A meagre return of eight wickets from three games in your home comforts is not what makes you a modern day great and so was the case with Starc who was criticized from every nook and corner of the cricketing world so much so that his wife had to come in his defense over the social media. He was said to be wayward in operation and was termed to be a shadow of the relentless workhorse that he was once known as in the international arena. It is when the chips are down and everything seems to be going south, you get the choice either to let it affect yourself permanently or lets you chart for yourself a path to redemption. And Starc is doing exactly the same in this ongoing second Test against Sri Lanka in Canberra.
After having another meek performance in the first Test at the Gabba, where he returned with match figures of 2 for 97 when Sri Lanka couldn’t even touch the 200-run mark in either inning, Starc decided to reincarnate into the bowler he is renowned world over. It all started in the last session of the Day 2 when he gave a really tough time to the Sri Lankan openers, Dimuth Karunaratne, and Lahiru Thirimanne, in their effort to stitch together an 82-run opening stand which was stopped midway when a searing Pat Cummins bouncer left Karunaratne hazy after striking him just above the neck on the backside of his head. He was immediately stretchered away while Lyon broke through the patience of Thirimanne to set the platform for a Starc assault.

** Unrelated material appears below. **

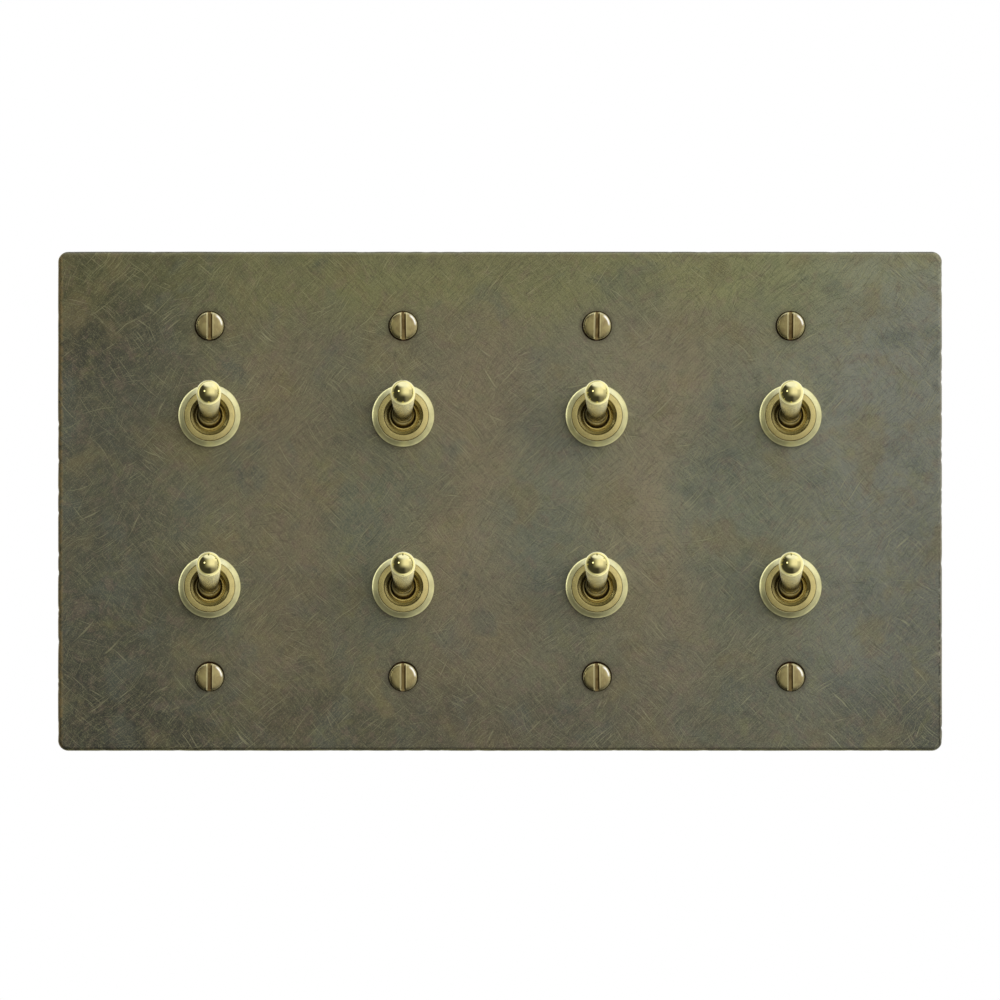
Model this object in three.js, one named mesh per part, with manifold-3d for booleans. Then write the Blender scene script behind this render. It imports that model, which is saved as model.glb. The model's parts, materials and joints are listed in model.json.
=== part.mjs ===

The assault started with the ripper that took Dinesh Chandimal by surprise who found it hard to stay away from the line and eventually gloved the cherry into the safe hands of Tim Paine behind the stumps. The rest of the batsmen found Starc too hot to handle as he registered his tenth five-wicket haul in Tests. There was that famous ‘Starc smile’ and relief was writ large over his face as he held the ball aloft after dismissing the Lankan team for a paltry 215 in their first essay. That smile was the signal that the warrior has found his mojo back and the ominous (for the batsmen) road to redemption has seriously begun.